The Candied Orange Peel 
4 thick-skinned navel oranges
4 1/2 cups sugar plus extra for rolling
1 1/2 cups water
The cake is easy and basic. Once you get used to scratch, you start to wonder why you ever opened boxes with alien ingredients in the first place. I like to mix equal parts of white and whole wheat flour in a container for baking to add a dash of food value. 
Put your flour into mixing bowl, add cocoa, baking soda, sugar and salt and mix well.
Make three deep holes in the dry mixture. Into one, pour the oil, into the next, pour the vinegar, and into the next, pour the vanilla.
Pour the water into the bowl, over all of this --- making a great big mess.
Mix the wet and dry ingredients together until there aren't any more lumps and pour into two greased 9 inch baking pans, two inches deep. The layers will be shallow
Bake at 350°F. for about half an hour, test with a fork.

Set this aside to cool and make that icing!
This is extremely complicated, so pay attention:
Put the ingredients in a bowl and cream with a mixer. Adjust the consistency with a little extra powdered sugar if it's too thin. Add more cocoa if you're hard core.
Uh huh. That's it.

Now, the orange peel stuff...
Cut tops and bottoms off of the orange and score the orange into quarters, cutting down only into the peel and not into the fruit. Peel the skin and pith of the orange in large pieces, use the orange for another recipe, or get your brother to eat them. Cut the peel into strips about 1/4-inch wide. Put the orange peel in a large saucepan with cold water to cover, bring to a boil over high heat. Then pour off the water. Repeat 1 or 2 more times depending up how assertive you want the orange peels to be. (Test kitchen liked the texture of a 3 time blanch best, it also mellowed the bitterness. But it is a matter of preference.) Remove the orange peels from the pan.

Whisk the sugar with 1 1/2 cups water. Bring to a simmer and cook for 8 to 9 minutes (If you took the sugar's temperature with a candy thermometer it would be at the soft thread stage, 230 to 234 degrees F.) Add the peels and simmer gently, reducing heat to retain a simmer. Cook until the peels get translucent, about 45 minutes. Resist the urge to stir the peels or you may introduce sugar crystals into the syrup. If necessary, swirl the pan to move the peels around.
Drain the peels (save the syrup for iced tea), roll the peels in sugar and dry on a rack, for 4 to 5 hours. Return to the sugar to store. 

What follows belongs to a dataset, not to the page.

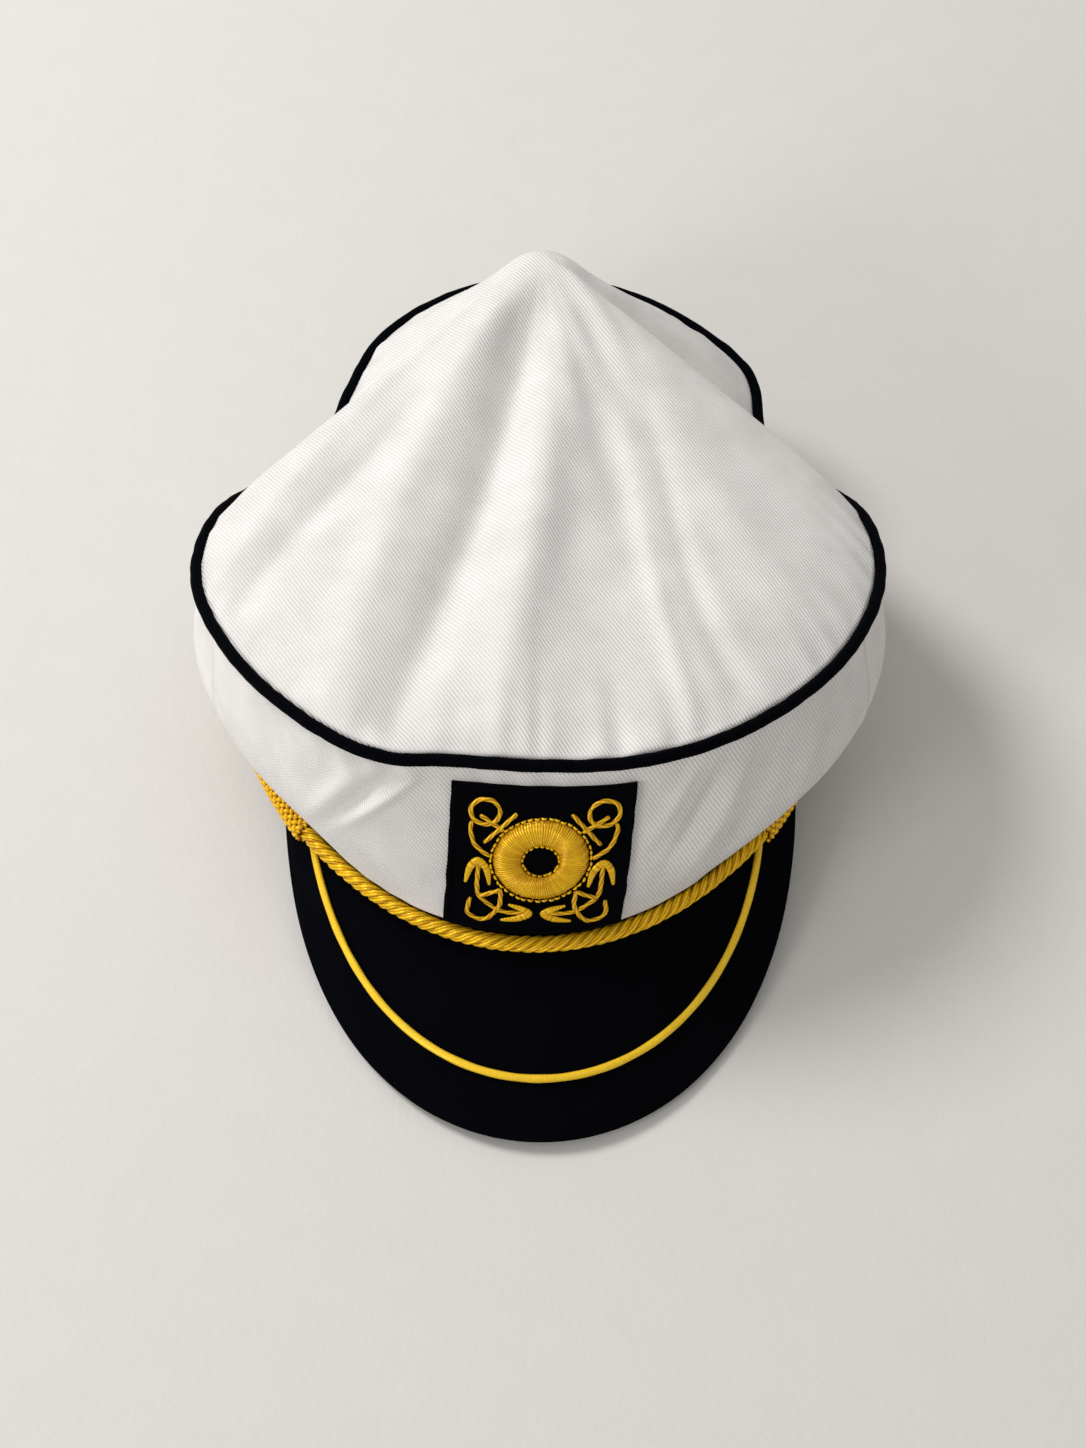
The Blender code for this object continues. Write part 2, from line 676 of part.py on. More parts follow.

 Try not to just stand there and eat the peels.
By the way, these are a fantastic treat, a great gift, and you can also use lemons, limes, and grapefruit for a shot of color and a variety of tastes. We have vegan friends and are always on the lookout for goodies to take to their house that we can't screw up.
 Assemble and frost the cake. You can chop some of the peel and sprinkle it between the layers.


Simply amazing. This was easy to do, the flavors blended beautifully, there was a fresh sparkle to the whole delicious concoction, and...

Just get me a fork and some soy milk. And my elastic waist jeggings.

1 comment:

La Vie Quotidienne said...

This sounds fabulous! What a wonderful treat...lucky you.